We've been looking at bungalows in Peyia and elsewhere on the internet and one nice looking one intrigues me. On one of the wall ends there's a verticle line running from top to bottom giving the appearance of two slabs making up the end wall and looks like plasterboard or pre-fab construction. 

I thought Cyprus building regs stated buildings had to be earthquake resistant and I wouldn't have thought a pre-fab would comply.

Anyone shed any light on this please?


----------



## Veronica (Apr 5, 2008)

There are some companies who build steel frame. Do be careful as at least two steel frame construction companies in the Paphos area have gone bust and land they built on has bank debts.

Ask the question, what is the construction method and who is the builder.


----------



## Mal197 (Sep 13, 2018)

Veronica said:


> There are some companies who build steel frame.
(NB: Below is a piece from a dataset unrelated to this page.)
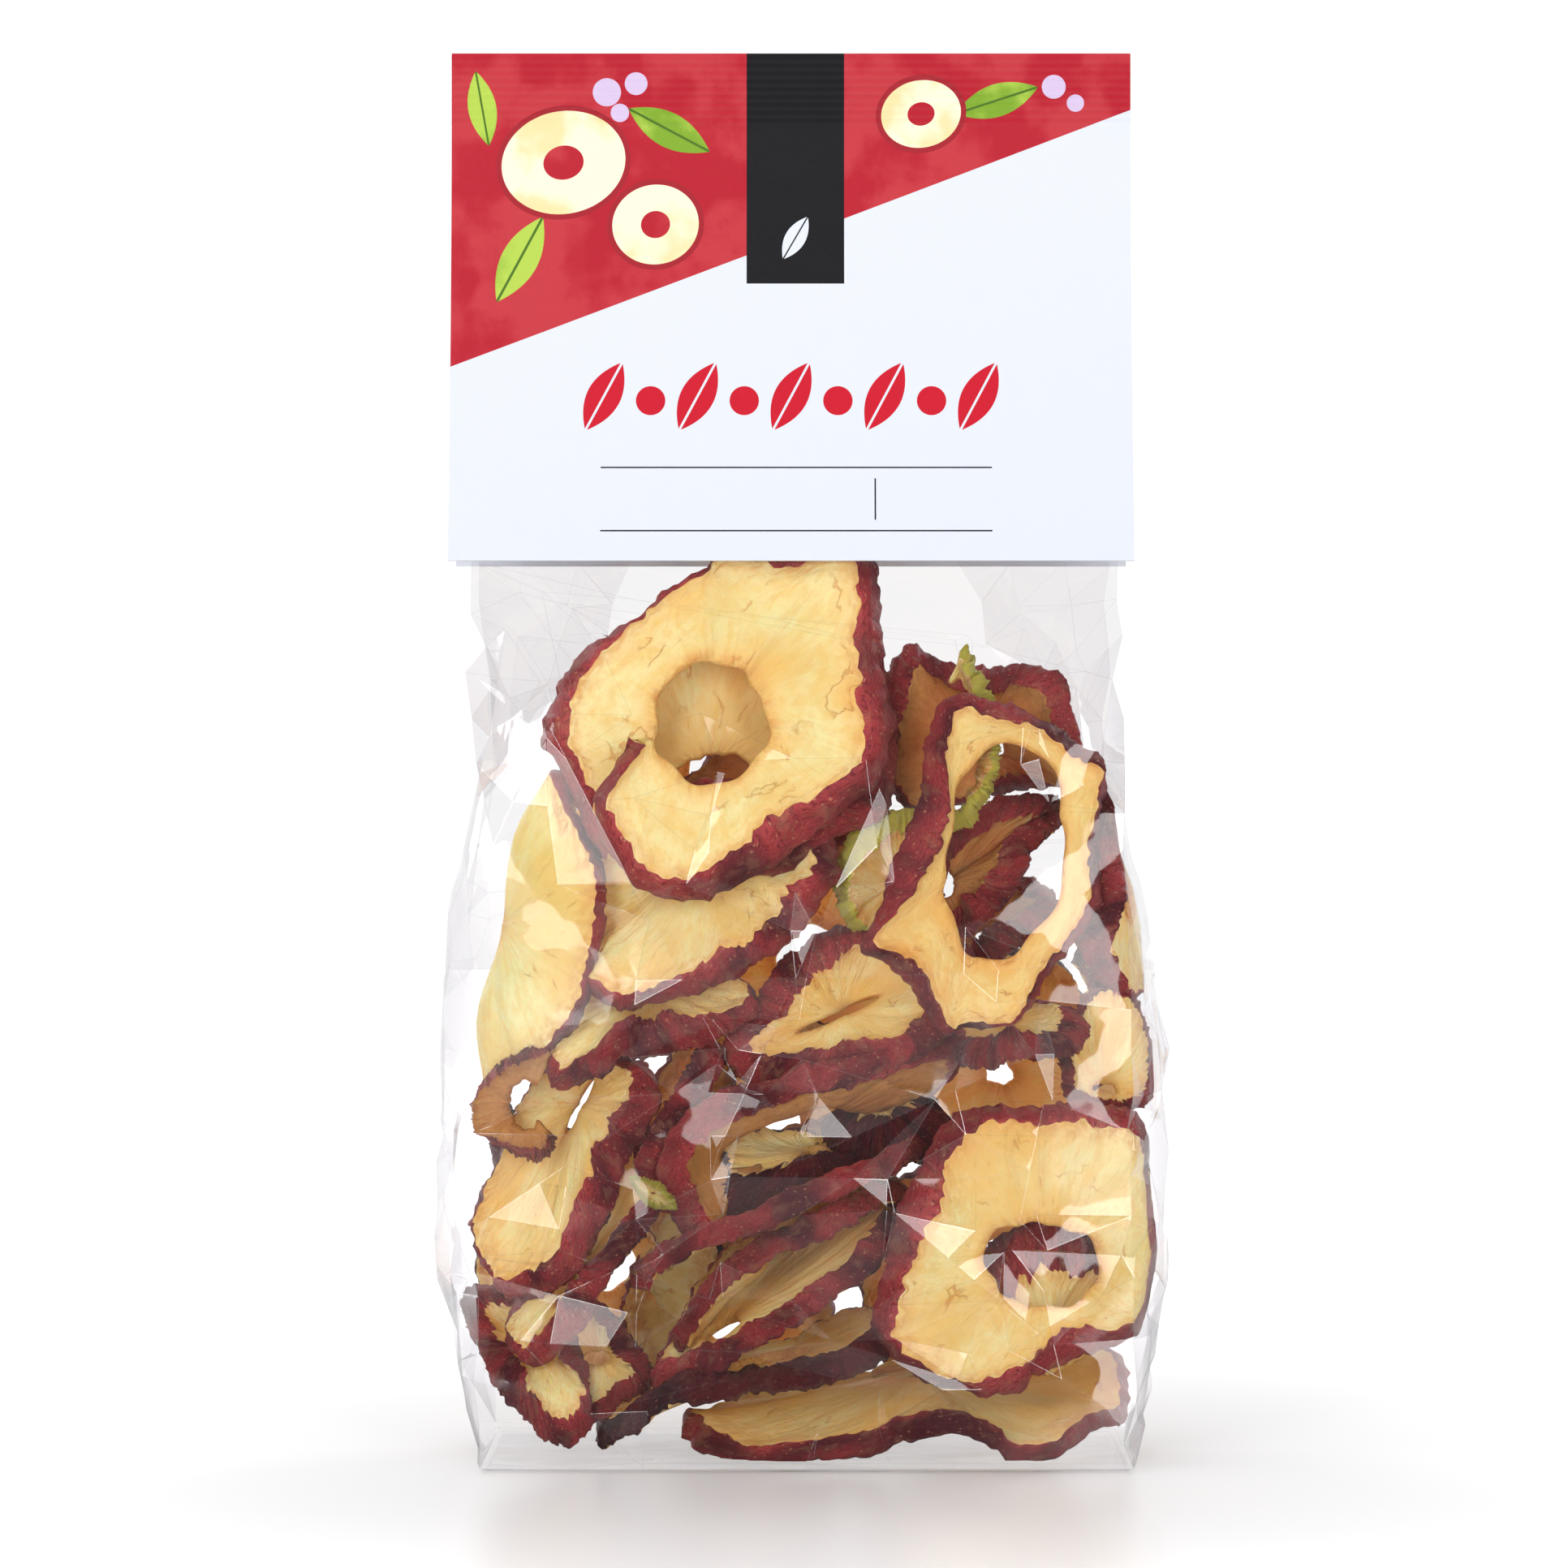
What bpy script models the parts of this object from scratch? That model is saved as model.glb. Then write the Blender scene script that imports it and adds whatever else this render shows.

Do be careful as at least two steel frame construction companies in the Paphos area have gone bust and land they built on has bank debts.
> 
> Ask the question, what is the construction method and who is the builder.


Thanks Veronica. 

I'm pretty sure this bungalow isn't new, in the pictures on Right Move you can see it's been freshly painted outside (the paint containers dumped at the side of the house in one picture was a bit of a giveaway) and it has some mature trees in places that wouldn't be natural.


----------



## Veronica (Apr 5, 2008)

I've just had a look at Rightmove and if it is the one I think it might be it looks very much the style that one of the companies I was talking about built. The grafiato finish on some of the walls is typical and looking at the whole thing it would be over 10 years old. 

just make sure that you check the type of construction and get your lawyer to do a thorough check. 

Don't let the agent talk you into using a lawyer of their choice.

Go to Kalogirou law. https://www.kalogiroulaw.com/
They always work on behalf of the buyer even if the agent takes them a lot of customers. We used them as we knew they were trustworthy. They lost us a few sales when they found problems with the properties but in the end the clients must come first. This is why we always used them where possible so that we did not inadvertently sell someone something with a problem.
At the end of the day the client always comes first.


----------



## MWilson1981 (11 mo ago)

Where should you start to build a house?


----------



## Veronica (Apr 5, 2008)

Thats a strange question. Can you expand on that ?


MWilson1981 said:


> Where should you start to build a house?


----------